The officers demanded she prove her enrollment even after she showed the officers her own dorm room. Siyonbola says she fell asleep in the common room while working on a paper.
Another Yale student, black graduate student Reneson Jean-Louis, later told CNN that the same student that called campus police on Siyonbola called the police on him, after he got lost in her building while trying to meet with Siyonbola and other graduate students.
The petition says Braasch, 43, "has also fought against laws restricting hate crimes."
It quotes a 2011 article she wrote for the blog Daylight Atheism titled, "Be Careful What You Wish For (Why I Hate Hate Crimes Legislation, But I Love Hate Speech)."

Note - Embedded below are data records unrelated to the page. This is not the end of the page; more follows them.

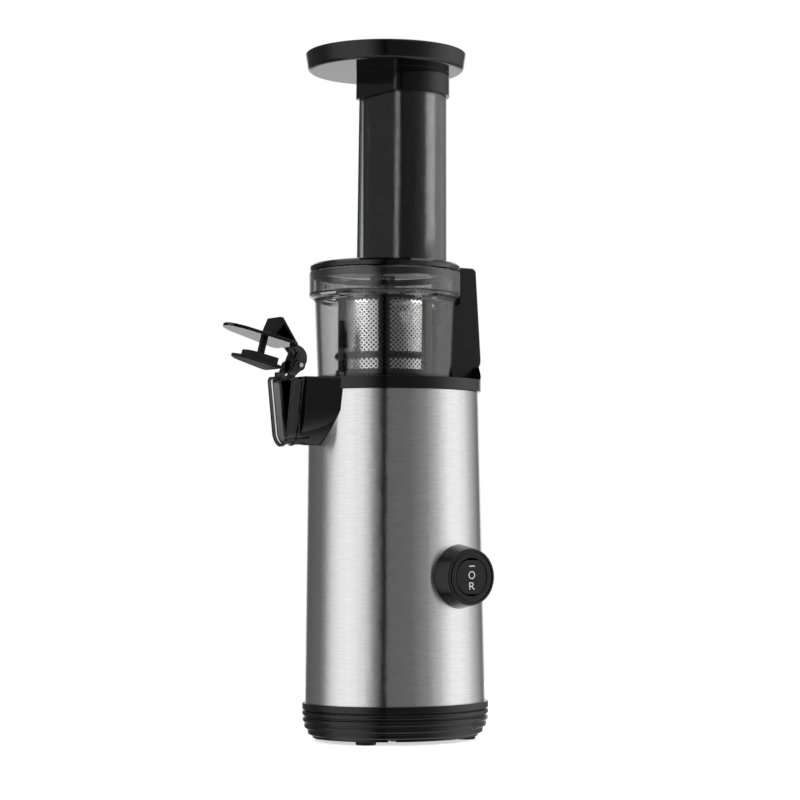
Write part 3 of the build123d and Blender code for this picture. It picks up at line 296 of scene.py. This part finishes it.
# see-through plastics; density is what a metre of it takes away, so thick walls look darker
clearPlastic = {
    "smokyClear": {"tint": 0.97, "deep": 0.93, "density": 125.0, "low": 0.0, "high": 0.02, "edge": 0.0003},
    "smokyChute": {"tint": 0.95, "deep": 0.90, "density": 160.0, "low": 0.03, "high": 0.06, "edge": 0.0032},
    "smokyDark": {"tint": 0.97, "deep": 0.93, "density": 1700.0, "low": 0.02, "high": 0.05, "edge": 0.0003},
}
clearSkin = {"ior": 1.5, "smears": 30.0, "clouds": 40.0, "cloudDetail": 2.0, "ripples": 120.0,
             "rippleDetail": 1.0, "bump": 0.004, "depth": 0.0002}


def smokyPlastic(name):
    look = clearPlastic[name]
    material, tree, shader = startMaterial(name, transmission=1.0, ior=clearSkin["ior"])
    surface = tree.nodes["Material Output"]
    smears = useGroup(tree, handling, Scale=clearSkin["smears"], Low=look["low"], High=look["high"])
    clouds = useGroup(tree, grain, Scale=clearSkin["clouds"], Detail=clearSkin["cloudDetail"])
    ripples = useGroup(tree, grain, Scale=clearSkin["ripples"], Detail=clearSkin["rippleDetail"])
    bump = addNode(tree, "Bump", {"Strength": clearSkin["bump"], "Distance": clearSkin["depth"]})
    color = mixColors(tree, clouds.outputs[0], grey(look["deep"]), grey(look["tint"]))
    rounded = addNode(tree, "Bevel", {"Radius": look["edge"]}, samples=bevelSamples)
    tree.links.new(rounded.outputs[0], bump.inputs["Normal"])
    smoke = addNode(tree, "VolumeAbsorption", {"Color": grey(0.0), "Density": look["density"]})
    tree.links.new(smoke.outputs[0], surface.inputs["Volume"])
    wireSurface(tree, shader, bump, color, smears, ripples)
    rays = addNode(tree, "LightPath")
    through = addNode(tree, "BsdfTransparent")      # shadow rays pass, so that lamps light what is inside
    both = addNode(tree, "MixShader")
    tree.links.new(color, through.inputs["Color"])
    tree.links.new(rays.outputs["Is Shadow Ray"], both.inputs[0])
    tree.links.new(shader.outputs[0], both.inputs[1])
    tree.links.new(through.outputs[0], both.inputs[2])
    tree.links.new(both.outputs[0], surface.inputs["Surface"])
    return material


inkLook = {"roughness": 0.5, "flecks": 2500.0, "detail": 2.0, "dark": 0.50, "bright": 0.64}


def printedInk():
    material, tree, shader = startMaterial("whiteInk", roughness=inkLook["roughness"])
    flecks = useGroup(tree, grain, Scale=inkLook["flecks"], Detail=inkLook["detail"])
    color = mixColors(tree, flecks.outputs[0], grey(inkLook["dark"]), grey(inkLook["bright"]))
    tree.links.new(color, shader.inputs["Base Color"])
    return material


boardLook = {"roughness": 0.3, "weave": 500.0, "stretch": (1, 6, 1), "detail": 2.0, "bump": 0.05,
             "depth": 0.0001, "dark": (0.01, 0.10, 0.04, 1), "bright": (0.03, 0.22, 0.09, 1)}


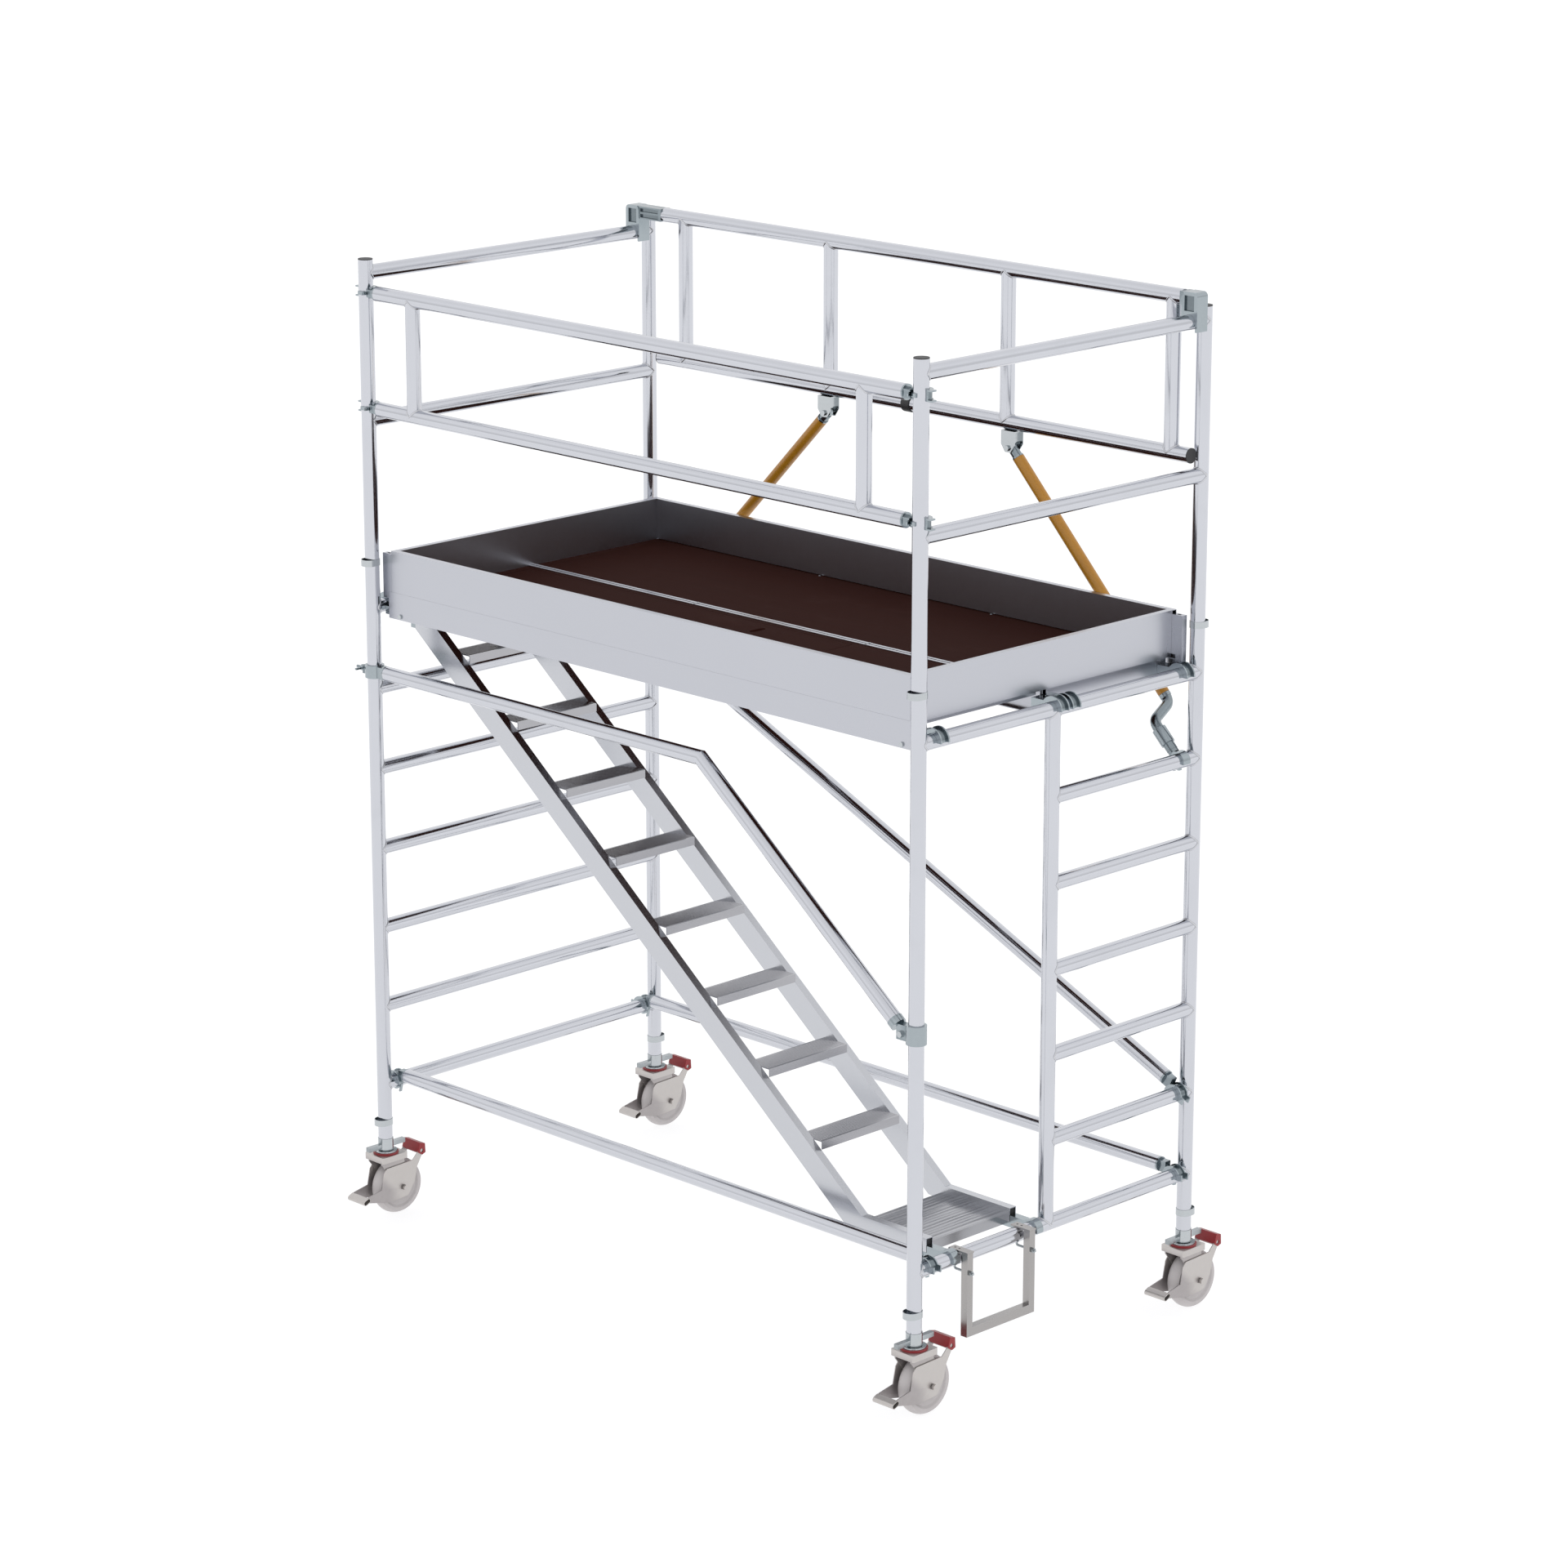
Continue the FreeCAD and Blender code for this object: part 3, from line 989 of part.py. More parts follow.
def wheel(corner, centre):
    """Wheel with a rounded tread and a dished face, bored for the axle."""
    r, half, hub = s.wheel_dia / 2, s.wheel_width / 2, s.fork_gap / 2 - 0.5
    bore = s.axle_dia / 2 + 0.1
    outline = [V(-hub, 0, bore), V(-hub, 0, 22), V(-half + 7, 0, 34), V(-half + 5, 0, r - 30),
               V(-half, 0, r - 22), V(-half, 0, r - 9)]
    right = [V(-p.x, 0, p.z) for p in reversed(outline)]
    edges = [Part.makePolygon(outline).Edges, [Part.Arc(outline[-1], V(0, 0, r), right[0]).toShape()],
             Part.makePolygon(right + [outline[0]]).Edges]
    wire = Part.Wire([e for part in edges for e in part])
    disc = Part.Face(wire).revolve(V(), AXIS_X, 360)
    feature("wheel_" + corner, [disc], centre + V(0, s.trail, r))


def brake(corner, centre):
    """Brake rocker: side plates hung on the axle, a flattened foot bar and a red cap on the release bar."""
    z = s.wheel_dia / 2
    y = s.trail
    inner = s.fork_gap / 2 + s.fork_wall + 1.2
    outline = [V(0, y - 168, z - 18), V(0, y - 163, z + 2), V(0, y - 100, z + 14), V(0, y - 88, z + 72),
               V(0, y - 76, z + 86), V(0, y + 42, z + 90), V(0, y + 74, z + 122), V(0, y + 92, z + 112),
               V(0, y + 62, z + 62), V(0, y + 50, z + 10), V(0, y + 20, z - 34), V(0, y - 62, z - 42)]
    plate = prism(outline, V(3, 0, 0))
    pivot = cylinder(s.axle_dia / 2 + 0.2, 200, V(-100, y, z), AXIS_X)
    plates = [plate.translated(V(inner, 0, 0)).cut(pivot), plate.translated(V(-inner - 3, 0, 0)).cut(pivot)]
    foot = V(-inner - 6, y - 165, z - 9)
    length = 2 * inner + 12
    flat = lambda r: cylinder(r, length, foot, AXIS_X).multiFuse(
        [cylinder(r, length, foot + V(0, -13, -6), AXIS_X),
         prism([foot + V(0, 0.42 * r, -0.91 * r), foot + V(0, -0.42 * r, 0.91 * r),
                foot + V(0, -13 - 0.42 * r, -6 + 0.91 * r), foot + V(0, -13 + 0.42 * r, -6 - 0.91 * r)],
               V(length, 0, 0))])
    bar = cylinder(7, 2 * inner - 0.1 + 6, V(-inner - 3, y + 83, z + 116), AXIS_X)
    solids = plates + [bar]
    body = solids[0].multiFuse(solids[1:] + [flat(9)]).cut(flat(7))
    feature("brake_" + corner, [body.removeSplitter()], centre)
    cap = prism([V(0, y + 66, z + 112), V(0, y + 76, z + 146), V(0, y + 98, z + 140), V(0, y + 100, z + 106),
                 V(0, y + 84, z + 100)], V(2 * inner + 12, 0, 0)).translated(V(-inner - 6, 0, 0))
    cap = cap.cut(cylinder(7.2, 200, V(-100, y + 83, z + 116), AXIS_X))
    slots = [prism([p + V(inner - 0.3, 0, 0) for p in outline], V(3.6, 0, 0)),
             prism([p + V(-inner - 3.3, 0, 0) for p in outline], V(3.6, 0, 0))]
    for slot in slots:
        cap = cap.cut(slot)
    feature("brake_cap_" + corner, [cap], centre)


# ---------------------------------------------------------------- build
end_frame_left()
end_frame_right()
guard_frames()
end_plugs()
spring_clips()
claws()
claw_latches()
front_guardrail()
rear_guardrail()
rear_hook_brackets()
brace_brackets()
knee_braces()
knee_brace_ends()
base_braces()
diagonal_brace()
handrail()
handrail_couplers()
coupler_wing_nut()
stair_stringers()
stair_treads()
stair_landing()
stair_hooks()
deck_frame("deck_front_frame", -s.deck_edge, -s.deck_gap / 2)
deck_frame("deck_rear_frame", s.deck_edge, s.deck_gap / 2)
deck_panel("deck_front_panel", -s.deck_edge, -s.deck_gap / 2)
deck_panel("deck_rear_panel", s.deck_edge, s.deck_gap / 2)
trapdoor()
deck_hooks()
toe_boards()
toe_corner_clips()
hanging_step()
fasteners()
for corner_name, (side_x, side_y) in CORNERS.items():
    caster(corner_name, side_x, side_y)

doc.recompute()
for obj in doc.Objects:
    if "Invalid" in obj.State or "Error" in obj.State:
        raise RuntimeError("failed: " + obj.Label)
for obj, label in NODES:
    if obj.Shape.isNull() or not obj.Shape.isValid():
        raise RuntimeError("bad shape: " + label)
for obj, label in NODES:
    obj.Shape.exportStep(os.path.join("parts", label + ".step"))
print(len(NODES), "sub-parts")
for obj, label in NODES:
    print("%-24s %3d solids %12.0f mm3" % (label, len(obj.Shape.Solids), obj.Shape.Volume))
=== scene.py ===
import math

import bpy
import numpy as np
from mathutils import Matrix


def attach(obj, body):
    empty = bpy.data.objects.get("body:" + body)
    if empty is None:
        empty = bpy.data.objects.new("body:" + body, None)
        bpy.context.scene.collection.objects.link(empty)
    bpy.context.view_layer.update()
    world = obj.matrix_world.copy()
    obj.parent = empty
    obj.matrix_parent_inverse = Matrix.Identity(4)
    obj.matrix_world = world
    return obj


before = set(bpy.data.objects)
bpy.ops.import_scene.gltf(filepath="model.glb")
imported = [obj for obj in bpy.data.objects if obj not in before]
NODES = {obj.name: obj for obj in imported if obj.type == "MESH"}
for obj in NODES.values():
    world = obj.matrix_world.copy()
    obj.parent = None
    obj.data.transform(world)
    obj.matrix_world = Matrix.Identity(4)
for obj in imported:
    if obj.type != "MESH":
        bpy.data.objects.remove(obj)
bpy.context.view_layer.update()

# ------------------------------------------------------------------ camera, floor and studio light
# The tower stands on a plain pale floor that runs out to the backdrop, under a large soft
# overhead light, with the lens at eye height above the guardrail and a long focal length.
camera_data = bpy.data.cameras.new("camera")
camera_data.lens = 110.9
camera_data.clip_end = 400
camera = bpy.data.objects.new("camera", camera_data)
camera.location = (11.063, -10.961, 6.009)
camera.rotation_euler = (math.radians(90 - 15.47), 0, math.radians(45.14))
bpy.context.scene.collection.objects.link(camera)
bpy.context.scene.camera = camera
bpy.context.scene.view_settings.view_transform = "Standard"


class Value:
    """A number that varies over a surface: arithmetic on it adds the matching Math nodes."""

    def __init__(self, finish, socket):
        self.finish, self.socket = finish, socket

    def math(self, operation, other=None):
        values = {0: self} if other is None else {0: self, 1: other}
        return self.finish.node("ShaderNodeMath", {"operation": operation}, values)

    def reflected(self, operation, other):
        return self.finish.node("ShaderNodeMath", {"operation": operation}, {0: other, 1: self})

    def __add__(self, other):
        return self.math("ADD", other)

    def __radd__(self, other):
        return self.math("ADD", other)

    def __sub__(self, other):
        return self.math("SUBTRACT", other)

    def __rsub__(self, other):
        return self.reflected("SUBTRACT", other)

    def __mul__(self, other):
        return self.math("MULTIPLY", other)

    def __rmul__(self, other):
        return self.math("MULTIPLY", other)

    def __abs__(self):
        return self.math("ABSOLUTE")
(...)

"I am pretty much the only person I know who hates hate-crime legislation as little more than bald-faced thought-crime legislation. I am not infrequently verbally vilified for asserting the claim that morality has no place in the law," she wrote.
The petition asks Yale President Peter Salovey and other school officials "to remove Braasch from Yale because her stated philosophy is one that violates the moral and intellectual codes of the university; because her multiple counts of harassment and racism against other students violates the safety of students of color.
"Students of color at Yale should not be re-traumatized by seeing Braasch on campus this fall. We also insist on a mental health evaluation for Braasch so that she can be prevented from doing harm to herself or others."
Braasch, Siyonbola, and a Yale spokesperson did not respond to requests from the Yale Daily News for comment.